Review: Kirby Krackle – ‘E for Everyone’
I first became acquainted with Kirby Krackle‘s music at New York Comic Con 2009, where no less than Joe Quesada himself told me to check out their self-titled first album. (Okay, it was a Twitter post to all his followers, but still.) It turns out the man knew what he was talking about, because I fell in love with KK’s self-described comic book rock on first listen – and before I knew it, I was a full-fledged Kracklehead. It turns out I had been wanting to hear a rock ode to Benjamin J. Grimm my whole life and didn’t even know it.
Today, Kirby Krackle’s much-anticipated sophomore effort, appropriately titled, E For Everyone, was released. I admit, I was afraid it was going to leave me in want of a retcon, but at the end of the last track I queued it right back up to listen again, and again, and again. Comprised as it is of a comic book shop owner and an accomplished indie-rock musician, KK’s biggest strength has always been its dedication to rock-solid musicianship and catchy hooks first and geeky subject matter second. I sang along to album closer Going Home at my desk twice before I realized it was a song about the band’s love for comic conventions, and that only served to enhance my enjoyment of an already great tune.

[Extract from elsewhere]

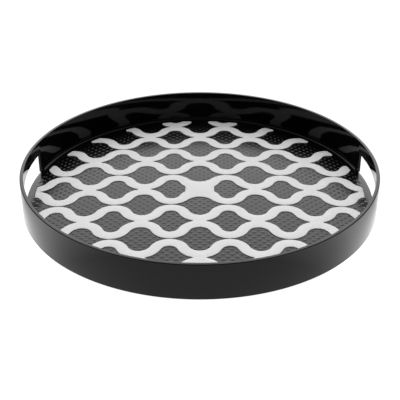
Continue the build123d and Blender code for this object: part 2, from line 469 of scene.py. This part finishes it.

Their subject matter weaves in and out of different fandoms – E For Everyone opens with “Vault 101,” a pop-rock song about the video game Fallout 3 so catchy it should be regulated by the FDA, and it’s followed up immediately by “On and On,” a ballad that does more to demonstrate why we should care about Wolverine in three-odd minutes than his solo series has done in three-odd years. That’s the secret behind Kirby Krackle’s appeal: like geek-rock progenitor Jonathan Coulton, KK delivers songs by nerds, for nerds, that never pander and only rarely hew close to deserving the dreaded “comedy song” moniker.

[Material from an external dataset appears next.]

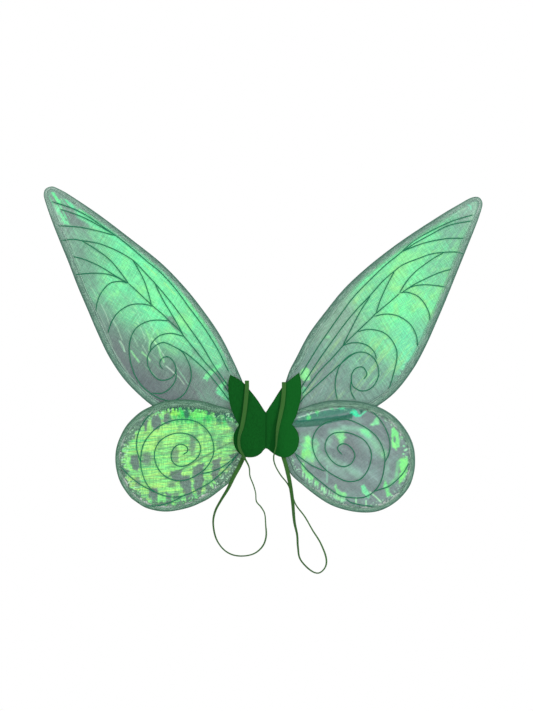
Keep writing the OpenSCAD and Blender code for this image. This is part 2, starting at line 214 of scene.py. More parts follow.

It’s not perfect, though, especially if you listened to their previous album as much as I did. No individual song is as grating on repeated listen as “Naked Wii,” but E for Everyone doesn’t hit the peak of brilliance as often, either. It makes for a more even listening experience but slightly lessens the album overall. Moreover, they repeat a few of their old tricks: “Henchman” covers the same ground as the earlier, better “Villain Song,” and “Roll Over” – a song about a ménage-å-every-female character-from-an-80’s-Saturday-morning-cartoon – takes over from “Marvelous Girls” in the “vaguely misogynist but still rockin’ party song” department.

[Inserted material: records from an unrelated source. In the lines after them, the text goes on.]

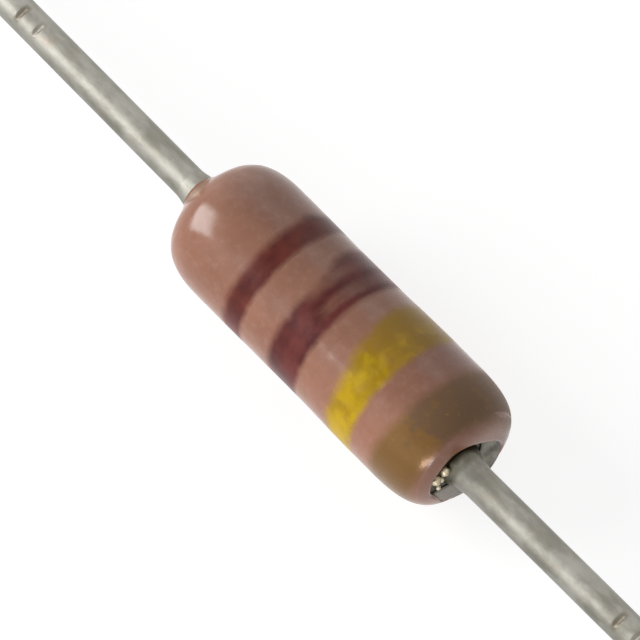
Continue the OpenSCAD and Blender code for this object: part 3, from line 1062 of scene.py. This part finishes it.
def makeWorld():
    world = bpy.data.worlds.new("whiteStudio")
    world.use_nodes = True
    tree = world.node_tree
    tree.nodes.clear()
    # white wherever it is seen, and a weaker light for the rest
    colour = (1, 1, 1, 1)
    inputs = {"Color": colour, "Strength": studio["ambient"]}
    ambient = add(tree, "ShaderNodeBackground", inputs)
    white = add(tree, "ShaderNodeBackground", {"Color": colour, "Strength": 1.0})
    inputs = {0: seenDirectly(tree), 1: ambient.outputs[0], 2: white.outputs[0]}
    both = add(tree, "ShaderNodeMixShader", inputs)
    out = add(tree, "ShaderNodeOutputWorld", {"Surface": both.outputs[0]})
    out.is_active_output = True
    bpy.context.scene.world = world


def makeLight(name, spec):
    back = Vector(spec["towards"]).normalized()
    across = Vector(spec["across"])
    across = (across - back * across.dot(back)).normalized()
    lamp = bpy.data.lights.new(name, "AREA")
    lamp.shape = "RECTANGLE"
    lamp.size, lamp.size_y = spec["size"]
    lamp.energy = math.pi * spec["size"][0] * spec["size"][1] * spec["radiance"]
    made = bpy.data.objects.new(name, lamp)
    turn = Matrix((across, back.cross(across), back)).transposed()
    made.matrix_world = Matrix.Translation(back * spec["distance"]) @ turn.to_4x4()
    bpy.context.scene.collection.objects.link(made)


makeFloor()
makeWorld()
for lampName in ("softbox", "sideLight", "frontCard", "endCard"):
    makeLight(lampName, studio[lampName])
bpy.context.scene.view_settings.view_transform = "Standard"
print("studio made")

view = {
    "azimuth": 48.7,
    "elevation": 61.5,
    "distance": 0.150,
    "lens": 544.0,
    "moveRight": -0.27,        # the body sits a little off the picture's middle
    "moveUp": 0.173,
}


def makeCamera():
    turn, rise = math.radians(view["azimuth"]), math.radians(view["elevation"])
    flat = math.cos(rise)
    back = Vector((math.sin(turn) * flat, -math.cos(turn) * flat, math.sin(rise)))
    right = Vector((math.cos(turn), math.sin(turn), 0))
    up = back.cross(right)
    lens = bpy.data.cameras.new("camera")
    lens.lens = view["lens"]
    lens.clip_start, lens.clip_end = 0.005, 5
    camera = bpy.data.objects.new("camera", lens)
    aim = right * view["moveRight"] * mm + up * view["moveUp"] * mm
    turned = Matrix((right, up, back)).transposed().to_4x4()
    camera.matrix_world = Matrix.Translation(aim + back * view["distance"]) @ turned
    bpy.context.scene.collection.objects.link(camera)
    bpy.context.scene.camera = camera


makeCamera()
print("camera made")
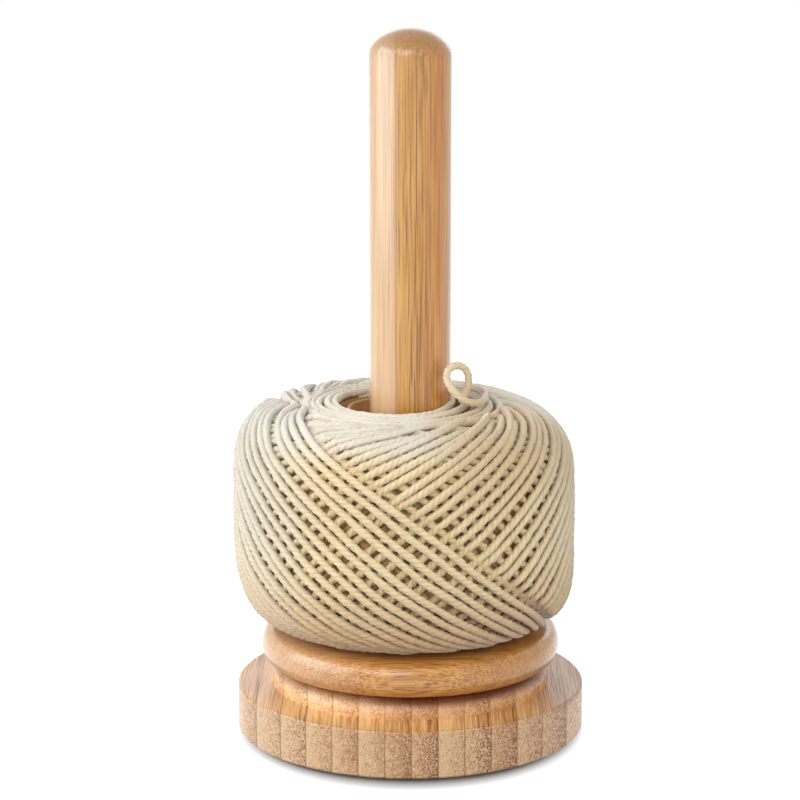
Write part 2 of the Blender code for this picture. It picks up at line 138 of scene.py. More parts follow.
# The outer turns, from the latest loop inwards. A run is half a loop, down the ball or up it
LOOPS = 53
LOOP_STEP = math.tau / LOOPS
LOOP_POINTS = 420
FIRST_APEX = math.radians(-167.0)
TOP_RADIUS = 27.5
FOOT_RADIUS = 29.0
SHARP_TURN_SHARE = 0.60
TIP_WIDTH = math.radians(7.0)
TIP_ROUNDING = math.radians(1.2)
SPREAD = math.radians(1.3)
SPREAD_WIDTH = math.radians(40.0)
SPREAD_PACE = 1.7
WINDING_PARTS = 4
SWAY = 0.26
SWAY_WAVE = (31.0, 3)
RISE = 0.10
RISE_WAVE = (17.0, 4)

# How far each run is moved aside, as shares of the step between loops: runs lie in loose pairs
PAIR_SHARE = 0.10
PAIR_FADE_SHARES = (0.55, 0.45)
PAIR_PACE = 0.31
PAIR_START = 0.6
JITTER_SHARE = 0.09
JITTER_SEED = 11
RUN_BLEND = math.radians(30.0)

# Layers: where a later run has come over an earlier one, and how deep the loops gather at the rims
LAYER_STEP = 1.45
CROSS_SHARES = (0.10, 0.80)
CHANGE_WIDTH = math.radians(8.0)
LEAVING_SHARE = 0.5
ARRIVING_SHARE = 0.25
RIM_LAYERS = 3
RIM_STEP = 1.35
RIM_WIDTH = math.radians(20.0)
RIM_FOOT_SHARE = 0.7
RIM_UNEVEN_SHARE = 0.15
RIM_PACE = 2.4
RIM_CHANGE = (math.pi, 1.6 * math.pi)
TUBE_GAP = 0.1
REST_GAP = 0.05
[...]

Bottom line: If you’re reading ComicMix and you’ve listened to the first album, you probably love Kirby Krackle as much as I do, and this will scratch the itch for more you’ve had for a year. If [[[E For Everyone]]] is your first exposure to the band, then there’s plenty here to understand what all the hubbub is about. It suffers a little from more-of-the-same syndrome, but when the same rocks this hard, it’s difficult to care overmuch, and I can’t wait to see what the duo does next.